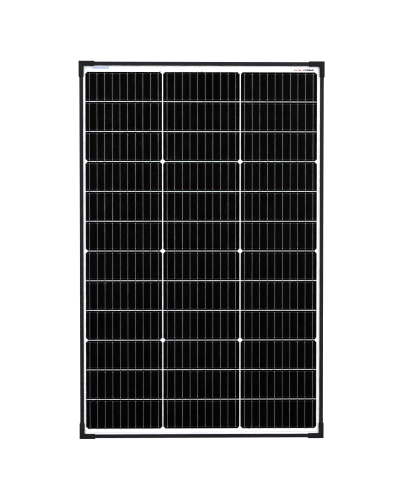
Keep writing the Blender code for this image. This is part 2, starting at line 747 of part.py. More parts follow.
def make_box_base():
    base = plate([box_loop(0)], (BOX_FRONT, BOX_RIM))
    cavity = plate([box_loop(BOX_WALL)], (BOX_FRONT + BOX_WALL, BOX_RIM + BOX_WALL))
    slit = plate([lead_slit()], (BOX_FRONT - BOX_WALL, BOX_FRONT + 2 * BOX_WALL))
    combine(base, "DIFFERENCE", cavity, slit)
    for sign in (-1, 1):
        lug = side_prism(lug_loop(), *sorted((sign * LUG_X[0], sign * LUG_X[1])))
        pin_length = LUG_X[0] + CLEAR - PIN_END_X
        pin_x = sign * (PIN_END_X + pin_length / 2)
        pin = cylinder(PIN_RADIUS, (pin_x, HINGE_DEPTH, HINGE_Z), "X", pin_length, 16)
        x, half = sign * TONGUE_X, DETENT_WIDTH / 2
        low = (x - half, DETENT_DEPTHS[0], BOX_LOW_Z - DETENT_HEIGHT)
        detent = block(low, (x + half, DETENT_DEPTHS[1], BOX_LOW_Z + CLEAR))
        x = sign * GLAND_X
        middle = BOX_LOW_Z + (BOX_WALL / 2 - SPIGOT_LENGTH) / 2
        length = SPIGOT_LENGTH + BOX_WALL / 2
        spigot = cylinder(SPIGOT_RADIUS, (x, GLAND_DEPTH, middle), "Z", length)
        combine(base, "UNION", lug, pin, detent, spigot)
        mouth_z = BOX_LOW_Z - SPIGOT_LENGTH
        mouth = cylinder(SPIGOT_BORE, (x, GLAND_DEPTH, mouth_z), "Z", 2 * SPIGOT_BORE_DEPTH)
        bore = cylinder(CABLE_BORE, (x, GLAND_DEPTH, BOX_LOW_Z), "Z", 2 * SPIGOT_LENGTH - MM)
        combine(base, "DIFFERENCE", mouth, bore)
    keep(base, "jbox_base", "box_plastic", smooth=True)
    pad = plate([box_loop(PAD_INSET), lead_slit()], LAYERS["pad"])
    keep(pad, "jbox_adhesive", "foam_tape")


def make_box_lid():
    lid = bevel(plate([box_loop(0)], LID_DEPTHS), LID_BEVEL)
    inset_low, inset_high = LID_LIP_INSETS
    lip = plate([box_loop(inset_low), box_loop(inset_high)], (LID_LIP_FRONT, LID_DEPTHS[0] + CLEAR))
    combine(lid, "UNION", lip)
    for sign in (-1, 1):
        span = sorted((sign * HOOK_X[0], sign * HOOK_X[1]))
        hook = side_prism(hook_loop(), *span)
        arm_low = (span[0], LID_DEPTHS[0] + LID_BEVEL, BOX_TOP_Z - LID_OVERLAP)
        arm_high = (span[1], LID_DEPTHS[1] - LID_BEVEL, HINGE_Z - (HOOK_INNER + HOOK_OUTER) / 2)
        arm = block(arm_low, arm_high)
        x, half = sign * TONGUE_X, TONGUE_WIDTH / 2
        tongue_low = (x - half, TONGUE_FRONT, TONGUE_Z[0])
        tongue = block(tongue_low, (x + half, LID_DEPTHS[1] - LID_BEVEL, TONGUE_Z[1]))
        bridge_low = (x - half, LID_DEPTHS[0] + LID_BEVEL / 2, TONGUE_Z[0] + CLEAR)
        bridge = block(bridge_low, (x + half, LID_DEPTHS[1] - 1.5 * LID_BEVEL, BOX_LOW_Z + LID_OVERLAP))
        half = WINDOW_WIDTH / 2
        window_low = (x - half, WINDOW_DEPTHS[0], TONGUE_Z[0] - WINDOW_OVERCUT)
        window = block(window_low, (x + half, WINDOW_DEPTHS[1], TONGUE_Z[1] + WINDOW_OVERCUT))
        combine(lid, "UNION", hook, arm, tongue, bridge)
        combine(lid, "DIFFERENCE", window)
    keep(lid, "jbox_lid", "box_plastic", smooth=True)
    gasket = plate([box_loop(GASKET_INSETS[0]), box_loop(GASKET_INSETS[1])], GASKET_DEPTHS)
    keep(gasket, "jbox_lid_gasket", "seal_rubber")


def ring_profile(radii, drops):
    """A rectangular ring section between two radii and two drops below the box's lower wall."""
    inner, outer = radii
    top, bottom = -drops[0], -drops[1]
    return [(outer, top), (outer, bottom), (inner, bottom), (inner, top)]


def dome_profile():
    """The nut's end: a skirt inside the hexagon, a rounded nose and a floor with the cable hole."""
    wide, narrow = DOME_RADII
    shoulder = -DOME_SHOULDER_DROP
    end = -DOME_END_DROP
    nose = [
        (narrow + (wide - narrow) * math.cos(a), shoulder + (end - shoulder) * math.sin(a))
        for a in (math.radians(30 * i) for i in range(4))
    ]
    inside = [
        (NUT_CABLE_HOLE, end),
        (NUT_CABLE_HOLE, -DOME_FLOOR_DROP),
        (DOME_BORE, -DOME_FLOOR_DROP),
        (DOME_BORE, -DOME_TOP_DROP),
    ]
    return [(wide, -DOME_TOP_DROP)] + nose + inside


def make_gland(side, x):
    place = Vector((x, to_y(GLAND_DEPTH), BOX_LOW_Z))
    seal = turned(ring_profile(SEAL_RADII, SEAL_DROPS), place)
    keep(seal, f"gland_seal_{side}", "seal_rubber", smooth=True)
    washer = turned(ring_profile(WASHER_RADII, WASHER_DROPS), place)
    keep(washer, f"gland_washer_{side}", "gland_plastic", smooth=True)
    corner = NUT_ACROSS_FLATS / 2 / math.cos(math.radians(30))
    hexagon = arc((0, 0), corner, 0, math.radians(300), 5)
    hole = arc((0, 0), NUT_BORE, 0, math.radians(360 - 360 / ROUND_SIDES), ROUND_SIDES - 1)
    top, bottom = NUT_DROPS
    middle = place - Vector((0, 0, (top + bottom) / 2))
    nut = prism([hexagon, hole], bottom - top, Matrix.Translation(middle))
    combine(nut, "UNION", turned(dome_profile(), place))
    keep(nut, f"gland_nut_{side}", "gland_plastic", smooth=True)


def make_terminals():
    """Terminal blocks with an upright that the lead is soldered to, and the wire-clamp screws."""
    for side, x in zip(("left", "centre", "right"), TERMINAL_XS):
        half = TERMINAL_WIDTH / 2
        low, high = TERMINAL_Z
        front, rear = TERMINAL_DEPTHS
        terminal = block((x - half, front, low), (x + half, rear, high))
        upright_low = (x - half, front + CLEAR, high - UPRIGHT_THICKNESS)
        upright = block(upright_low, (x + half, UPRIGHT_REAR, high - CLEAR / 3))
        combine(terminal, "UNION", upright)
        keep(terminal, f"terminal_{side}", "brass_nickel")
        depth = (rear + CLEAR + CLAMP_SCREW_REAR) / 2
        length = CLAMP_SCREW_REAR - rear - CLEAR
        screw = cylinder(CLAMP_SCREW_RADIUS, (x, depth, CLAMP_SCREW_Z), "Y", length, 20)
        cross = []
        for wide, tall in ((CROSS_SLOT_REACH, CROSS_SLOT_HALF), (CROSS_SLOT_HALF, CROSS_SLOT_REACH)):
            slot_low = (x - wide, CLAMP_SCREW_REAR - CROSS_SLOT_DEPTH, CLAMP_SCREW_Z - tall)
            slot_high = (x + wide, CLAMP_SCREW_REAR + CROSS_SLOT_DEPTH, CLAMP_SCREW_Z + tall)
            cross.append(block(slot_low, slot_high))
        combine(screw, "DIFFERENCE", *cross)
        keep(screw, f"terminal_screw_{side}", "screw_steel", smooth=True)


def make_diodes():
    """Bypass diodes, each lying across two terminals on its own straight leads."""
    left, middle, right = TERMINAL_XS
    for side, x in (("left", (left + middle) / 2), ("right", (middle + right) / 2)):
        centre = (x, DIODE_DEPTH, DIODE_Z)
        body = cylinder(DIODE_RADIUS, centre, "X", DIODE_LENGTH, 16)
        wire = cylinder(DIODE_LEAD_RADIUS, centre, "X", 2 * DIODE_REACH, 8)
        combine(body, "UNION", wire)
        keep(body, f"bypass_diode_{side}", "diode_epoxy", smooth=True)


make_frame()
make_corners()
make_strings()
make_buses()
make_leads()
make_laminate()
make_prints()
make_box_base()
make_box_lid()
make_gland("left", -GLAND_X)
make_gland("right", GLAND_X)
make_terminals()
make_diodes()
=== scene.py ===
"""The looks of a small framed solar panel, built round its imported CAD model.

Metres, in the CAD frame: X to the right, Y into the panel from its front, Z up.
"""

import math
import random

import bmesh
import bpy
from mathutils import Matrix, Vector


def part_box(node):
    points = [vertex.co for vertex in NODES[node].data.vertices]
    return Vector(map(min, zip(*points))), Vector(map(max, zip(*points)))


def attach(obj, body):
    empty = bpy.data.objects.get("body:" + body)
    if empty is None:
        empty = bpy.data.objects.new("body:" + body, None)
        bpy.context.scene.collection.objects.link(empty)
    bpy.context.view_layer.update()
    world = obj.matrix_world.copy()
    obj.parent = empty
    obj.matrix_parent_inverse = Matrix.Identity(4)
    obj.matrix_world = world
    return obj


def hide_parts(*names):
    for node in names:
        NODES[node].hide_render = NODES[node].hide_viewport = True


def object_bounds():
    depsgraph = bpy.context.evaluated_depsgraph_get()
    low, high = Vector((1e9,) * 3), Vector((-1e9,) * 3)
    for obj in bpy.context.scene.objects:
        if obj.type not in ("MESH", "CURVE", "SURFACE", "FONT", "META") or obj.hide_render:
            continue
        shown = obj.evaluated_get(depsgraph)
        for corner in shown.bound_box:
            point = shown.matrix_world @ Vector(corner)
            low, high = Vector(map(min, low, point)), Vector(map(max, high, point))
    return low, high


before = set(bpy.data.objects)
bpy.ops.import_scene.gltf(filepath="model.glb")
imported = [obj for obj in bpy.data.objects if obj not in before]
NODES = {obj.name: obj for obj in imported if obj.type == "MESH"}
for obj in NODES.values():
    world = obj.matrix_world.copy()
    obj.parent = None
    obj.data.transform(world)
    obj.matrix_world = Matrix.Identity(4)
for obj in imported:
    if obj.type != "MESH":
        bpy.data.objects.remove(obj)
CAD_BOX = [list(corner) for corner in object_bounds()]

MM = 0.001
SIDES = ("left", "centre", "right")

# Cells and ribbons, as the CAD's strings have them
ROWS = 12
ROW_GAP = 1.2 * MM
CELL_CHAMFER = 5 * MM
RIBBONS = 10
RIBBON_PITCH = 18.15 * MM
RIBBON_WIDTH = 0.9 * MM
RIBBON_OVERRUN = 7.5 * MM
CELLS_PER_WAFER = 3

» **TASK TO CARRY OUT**
From the line containing "before = set(bpy.data.objects)" down to the line containing "obj.parent = None" in the material above, reproduce every line exactly, including the two end lines.

» **CORRECT RESULT**
before = set(bpy.data.objects)
bpy.ops.import_scene.gltf(filepath="model.glb")
imported = [obj for obj in bpy.data.objects if obj not in before]
NODES = {obj.name: obj for obj in imported if obj.type == "MESH"}
for obj in NODES.values():
    world = obj.matrix_world.copy()
    obj.parent = None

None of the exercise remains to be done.